Semi-idealized modeling of lightning initiation related to vertical air motion and cloud microphysics

Abstract

A three-dimensional charge–discharge numerical model is used, in a semi-idealized mode, to simulate a thunder-storm cell. Characteristics of the graupel microphysics and vertical air motion associated with the lightning initiation are revealed, which could be useful in retrieving charge strength during lightning when no charge–discharge model is available. The results show that the vertical air motion at the lightning initiation sites (Wini) has a cubic polynomial correlation with the maximum updraft of the storm cell (Wcell-max), with the adjusted regression coefficient R2 of approximately 0.97. Meanwhile, the graupel mixing ratio at the lightning initiation sites (qg-ini) has a linear correlation with the maximum graupel mixing ratio of the storm cell (qg-cell-max) and the initiation height (zini), with the coefficients being 0.86 and 0.85, respectively. These linear correlations are more significant during the middle and late stages of lightning activity. A zero-charge zone, namely, the area with very low net charge density between the main positive and negative charge layers, appears above the area of qg-cell-max and below the upper edge of the graupel region, and is found to be an important area for lightning initiation.
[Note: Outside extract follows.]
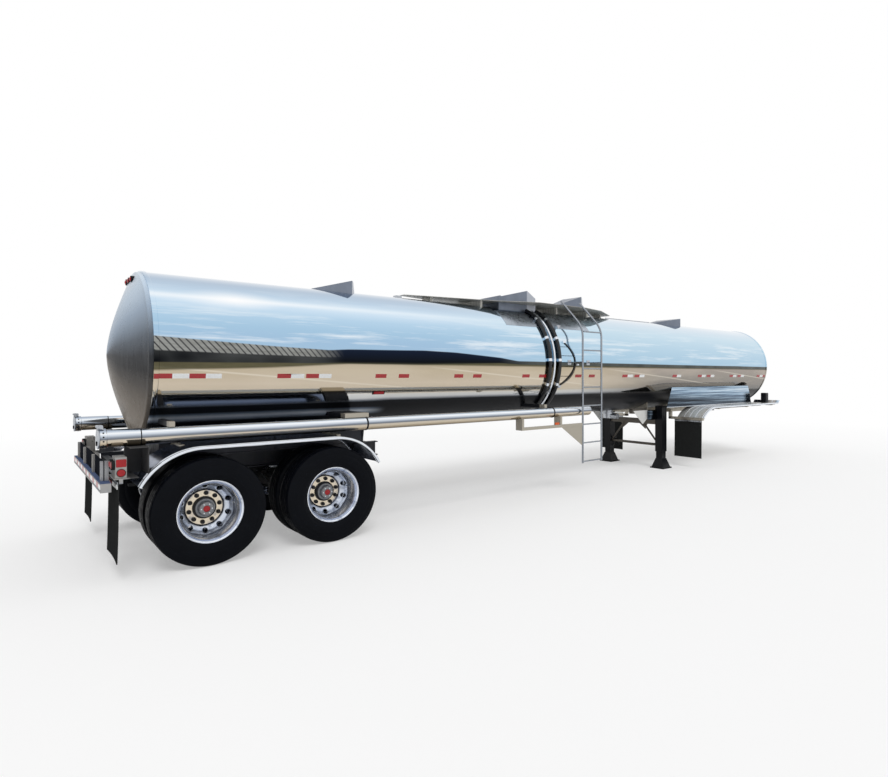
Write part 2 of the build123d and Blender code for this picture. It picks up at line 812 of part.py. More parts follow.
def make_suspension():
    """For one side: the hangers with their pivot pins, the trailing arms and the air springs."""
    hangers = []
    arms = []
    springs = []
    half = arm_width / 2
    arm_y = (-rail_y - half, -rail_y + half)
    past_y = (-rail_y - arm_width, -rail_y + arm_width)
    for axle in axles:
        pivot = axle + pivot_reach
        plates = []
        for low in (-rail_y - half - seat_gap - hanger_sheet, -rail_y + half + seat_gap):
            plates.append(slab_y(
                [(pivot - hanger_rear, rail_bottom_z), (pivot + hanger_front, rail_bottom_z),
                 (pivot + hanger_tip, pivot_z - hanger_tip_drop),
                 (pivot - hanger_tip, pivot_z - hanger_tip_drop)],
                (low, low + hanger_sheet)))
        pin_y = (-rail_y - half - hanger_sheet, -rail_y + half + hanger_sheet)
        hangers.append(plates[0] + plates[1] + rod_y(pivot_radius, pivot, pin_y, pivot_z))

        seat_x = axle - spring_reach - arm_half_saddle
        arm = slab_y(
            [(seat_x, spring_seat_z - spring_seat), (axle - arm_neck, spring_seat_z - spring_seat - 12),
             (axle - arm_half_saddle, axle_z - arm_drop), (axle + arm_half_saddle, axle_z - arm_drop),
             (axle + arm_neck, pivot_z - pivot_boss), (pivot, pivot_z - pivot_boss),
             (pivot, pivot_z + pivot_boss), (axle + arm_half_saddle + 30, axle_z + arm_rise),
             (axle - arm_half_saddle, axle_z + arm_rise), (axle - arm_neck + 10, spring_seat_z),
             (seat_x, spring_seat_z)],
            arm_y)
        arm = arm + rod_y(pivot_boss, pivot, arm_y, pivot_z)
        arm = arm - rod_y(pivot_radius + pin_gap, pivot, past_y, pivot_z)
        arm = arm - rod_y(axle_tube_radius + seat_gap, axle, past_y, axle_z)
        arms.append(arm)

        low = spring_seat_z + seat_gap
        high = rail_bottom_z - seat_gap
        x = axle - spring_reach
        spring = rod_z(spring_radius, x, -rail_y, (low + spring_foot, high - spring_cap))
        spring = spring + rod_z(spring_foot_radius, x, -rail_y, (low, low + spring_foot))
        springs.append(spring + rod_z(spring_cap_radius, x, -rail_y, (high - spring_cap, high)))
    return hangers, arms, springs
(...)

Inside the zero-charge zone, large electric intensity forms, and the ratio of qice (ice crystal mixing ratio) to qg (graupel mixing ratio) illustrates an exponential relationship to qg-ini. These relationships provide valuable clues to more accurately locating the high-risk area of lightning initiation in thunderstorms when only dual-polarization radar data or outputs from numerical models without charging/discharging schemes are available. The results can also help understand the environmental conditions at lightning initiation sites.